» DATA BLOCK:
[Begin]
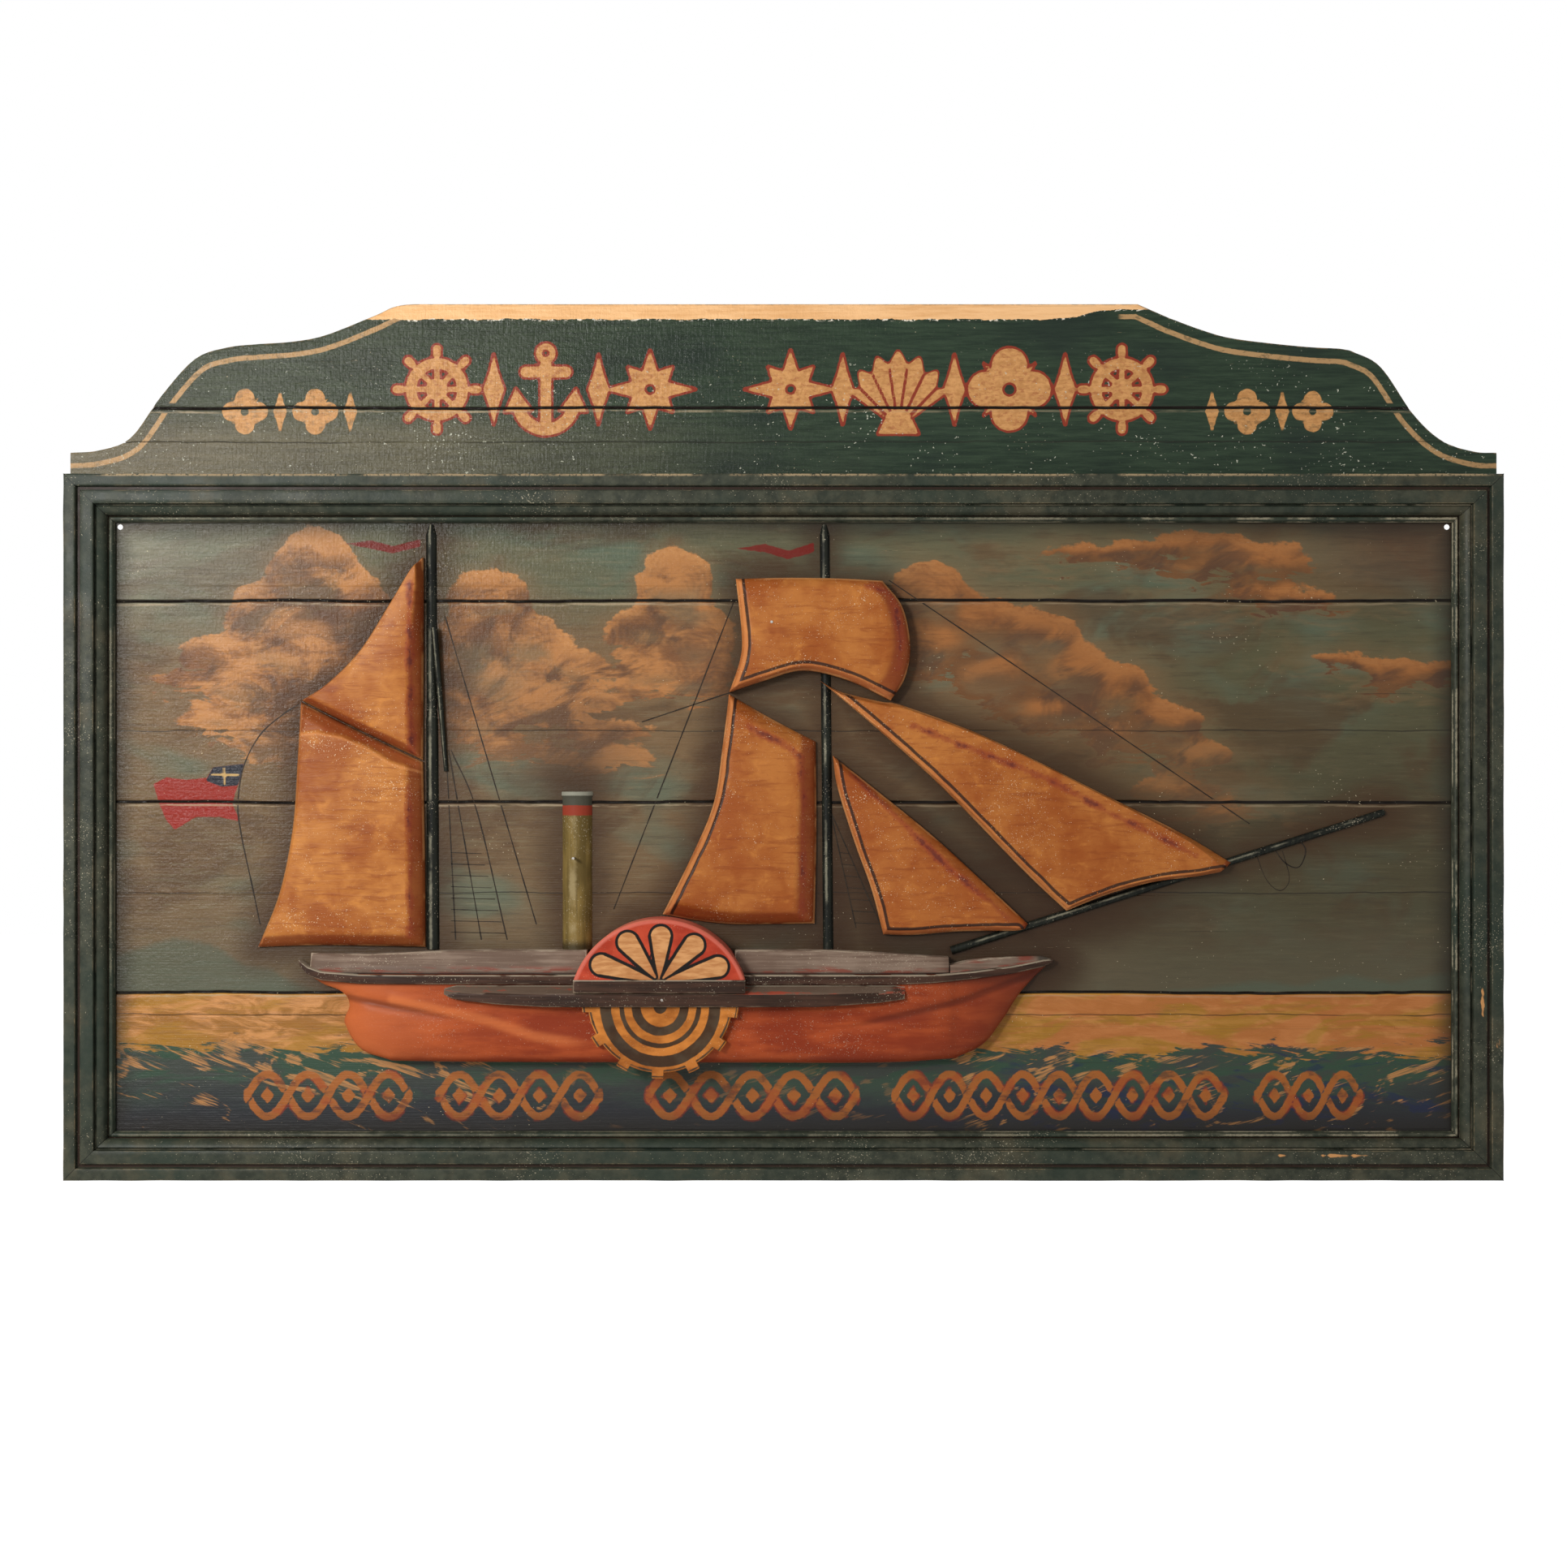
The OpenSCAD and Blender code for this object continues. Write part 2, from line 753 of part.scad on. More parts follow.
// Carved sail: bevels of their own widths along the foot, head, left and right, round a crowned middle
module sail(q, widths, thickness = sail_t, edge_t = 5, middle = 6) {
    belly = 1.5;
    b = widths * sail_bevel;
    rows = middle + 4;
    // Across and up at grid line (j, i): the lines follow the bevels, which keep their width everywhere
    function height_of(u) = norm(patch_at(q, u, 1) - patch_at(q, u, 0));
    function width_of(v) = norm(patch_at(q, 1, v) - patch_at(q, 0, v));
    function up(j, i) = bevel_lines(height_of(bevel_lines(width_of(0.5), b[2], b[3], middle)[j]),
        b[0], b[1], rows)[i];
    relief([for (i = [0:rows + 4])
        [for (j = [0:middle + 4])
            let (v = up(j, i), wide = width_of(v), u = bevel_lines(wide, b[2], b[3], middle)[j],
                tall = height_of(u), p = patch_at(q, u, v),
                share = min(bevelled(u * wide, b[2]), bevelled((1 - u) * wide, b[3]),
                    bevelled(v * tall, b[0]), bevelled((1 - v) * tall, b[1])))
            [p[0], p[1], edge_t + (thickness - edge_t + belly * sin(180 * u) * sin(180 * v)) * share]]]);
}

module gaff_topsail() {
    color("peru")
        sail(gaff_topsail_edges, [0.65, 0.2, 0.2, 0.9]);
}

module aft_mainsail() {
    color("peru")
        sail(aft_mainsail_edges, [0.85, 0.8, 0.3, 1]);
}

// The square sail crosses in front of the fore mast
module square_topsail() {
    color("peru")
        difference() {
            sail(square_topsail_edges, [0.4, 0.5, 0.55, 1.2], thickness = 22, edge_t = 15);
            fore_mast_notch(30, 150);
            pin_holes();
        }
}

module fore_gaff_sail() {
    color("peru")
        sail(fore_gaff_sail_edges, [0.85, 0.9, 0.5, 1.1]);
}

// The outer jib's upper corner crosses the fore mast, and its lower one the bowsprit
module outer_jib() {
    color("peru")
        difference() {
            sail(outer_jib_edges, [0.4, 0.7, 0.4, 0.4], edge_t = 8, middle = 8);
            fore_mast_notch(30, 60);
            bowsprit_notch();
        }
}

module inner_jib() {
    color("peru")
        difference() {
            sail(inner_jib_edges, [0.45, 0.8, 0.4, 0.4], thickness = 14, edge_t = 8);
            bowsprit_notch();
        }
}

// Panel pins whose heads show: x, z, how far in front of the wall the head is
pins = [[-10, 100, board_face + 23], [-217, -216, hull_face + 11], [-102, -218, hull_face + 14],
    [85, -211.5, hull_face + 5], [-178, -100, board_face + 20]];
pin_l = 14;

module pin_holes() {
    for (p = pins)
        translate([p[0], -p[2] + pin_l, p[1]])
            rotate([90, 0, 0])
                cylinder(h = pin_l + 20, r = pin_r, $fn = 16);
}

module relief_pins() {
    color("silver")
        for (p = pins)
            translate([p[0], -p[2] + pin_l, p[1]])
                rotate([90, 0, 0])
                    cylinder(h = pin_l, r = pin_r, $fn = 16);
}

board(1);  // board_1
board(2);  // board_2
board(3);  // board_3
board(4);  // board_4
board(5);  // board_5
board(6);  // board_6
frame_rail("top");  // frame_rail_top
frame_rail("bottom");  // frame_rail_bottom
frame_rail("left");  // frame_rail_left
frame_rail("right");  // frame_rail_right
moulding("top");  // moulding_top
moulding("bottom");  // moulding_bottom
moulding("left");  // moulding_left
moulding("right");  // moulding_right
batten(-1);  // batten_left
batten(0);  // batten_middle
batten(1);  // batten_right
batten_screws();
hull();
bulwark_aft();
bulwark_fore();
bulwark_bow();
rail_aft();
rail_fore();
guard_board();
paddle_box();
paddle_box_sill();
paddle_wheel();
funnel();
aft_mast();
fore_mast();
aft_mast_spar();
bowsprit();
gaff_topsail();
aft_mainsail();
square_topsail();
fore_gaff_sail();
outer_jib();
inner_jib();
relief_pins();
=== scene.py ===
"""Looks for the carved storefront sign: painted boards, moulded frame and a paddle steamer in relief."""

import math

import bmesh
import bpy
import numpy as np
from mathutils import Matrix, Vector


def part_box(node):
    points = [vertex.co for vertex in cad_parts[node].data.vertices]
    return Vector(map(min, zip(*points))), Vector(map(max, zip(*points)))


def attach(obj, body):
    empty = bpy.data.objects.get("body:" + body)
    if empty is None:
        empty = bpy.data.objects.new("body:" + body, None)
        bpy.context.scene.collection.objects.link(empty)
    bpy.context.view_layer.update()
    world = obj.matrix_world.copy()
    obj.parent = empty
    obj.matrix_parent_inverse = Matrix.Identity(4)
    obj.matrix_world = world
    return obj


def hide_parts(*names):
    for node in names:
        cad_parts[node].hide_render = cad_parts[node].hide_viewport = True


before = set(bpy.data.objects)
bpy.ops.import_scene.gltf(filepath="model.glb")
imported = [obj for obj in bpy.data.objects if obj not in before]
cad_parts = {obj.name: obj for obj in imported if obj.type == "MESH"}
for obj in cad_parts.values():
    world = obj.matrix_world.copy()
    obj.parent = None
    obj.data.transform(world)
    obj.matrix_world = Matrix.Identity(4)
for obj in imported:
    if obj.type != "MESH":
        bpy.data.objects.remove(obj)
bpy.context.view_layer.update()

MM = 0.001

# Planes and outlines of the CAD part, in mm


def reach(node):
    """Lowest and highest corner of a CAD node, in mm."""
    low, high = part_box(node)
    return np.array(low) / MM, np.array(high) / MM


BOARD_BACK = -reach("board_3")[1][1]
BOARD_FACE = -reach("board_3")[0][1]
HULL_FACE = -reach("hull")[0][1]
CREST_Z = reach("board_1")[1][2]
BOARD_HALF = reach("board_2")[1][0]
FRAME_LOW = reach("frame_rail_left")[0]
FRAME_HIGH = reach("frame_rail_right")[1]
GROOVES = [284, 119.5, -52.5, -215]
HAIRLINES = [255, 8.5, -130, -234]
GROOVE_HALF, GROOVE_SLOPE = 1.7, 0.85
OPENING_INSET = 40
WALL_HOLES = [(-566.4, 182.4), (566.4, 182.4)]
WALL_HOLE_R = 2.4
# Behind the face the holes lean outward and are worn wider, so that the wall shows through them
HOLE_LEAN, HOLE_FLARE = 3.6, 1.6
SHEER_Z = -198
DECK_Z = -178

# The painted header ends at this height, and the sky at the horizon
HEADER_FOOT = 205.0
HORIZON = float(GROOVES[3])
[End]
» AIM OF THE EXERCISE:
From the line that contains "paddle_wheel();" through the line that contains "return np.array(low) /", reproduce every line exactly, both end lines included.

» FULL OUTPUT:
paddle_wheel();
funnel();
aft_mast();
fore_mast();
aft_mast_spar();
bowsprit();
gaff_topsail();
aft_mainsail();
square_topsail();
fore_gaff_sail();
outer_jib();
inner_jib();
relief_pins();
=== scene.py ===
"""Looks for the carved storefront sign: painted boards, moulded frame and a paddle steamer in relief."""

import math

import bmesh
import bpy
import numpy as np
from mathutils import Matrix, Vector


def part_box(node):
    points = [vertex.co for vertex in cad_parts[node].data.vertices]
    return Vector(map(min, zip(*points))), Vector(map(max, zip(*points)))


def attach(obj, body):
    empty = bpy.data.objects.get("body:" + body)
    if empty is None:
        empty = bpy.data.objects.new("body:" + body, None)
        bpy.context.scene.collection.objects.link(empty)
    bpy.context.view_layer.update()
    world = obj.matrix_world.copy()
    obj.parent = empty
    obj.matrix_parent_inverse = Matrix.Identity(4)
    obj.matrix_world = world
    return obj


def hide_parts(*names):
    for node in names:
        cad_parts[node].hide_render = cad_parts[node].hide_viewport = True


before = set(bpy.data.objects)
bpy.ops.import_scene.gltf(filepath="model.glb")
imported = [obj for obj in bpy.data.objects if obj not in before]
cad_parts = {obj.name: obj for obj in imported if obj.type == "MESH"}
for obj in cad_parts.values():
    world = obj.matrix_world.copy()
    obj.parent = None
    obj.data.transform(world)
    obj.matrix_world = Matrix.Identity(4)
for obj in imported:
    if obj.type != "MESH":
        bpy.data.objects.remove(obj)
bpy.context.view_layer.update()

MM = 0.001

# Planes and outlines of the CAD part, in mm


def reach(node):
    """Lowest and highest corner of a CAD node, in mm."""
    low, high = part_box(node)
    return np.array(low) / MM, np.array(high) / MM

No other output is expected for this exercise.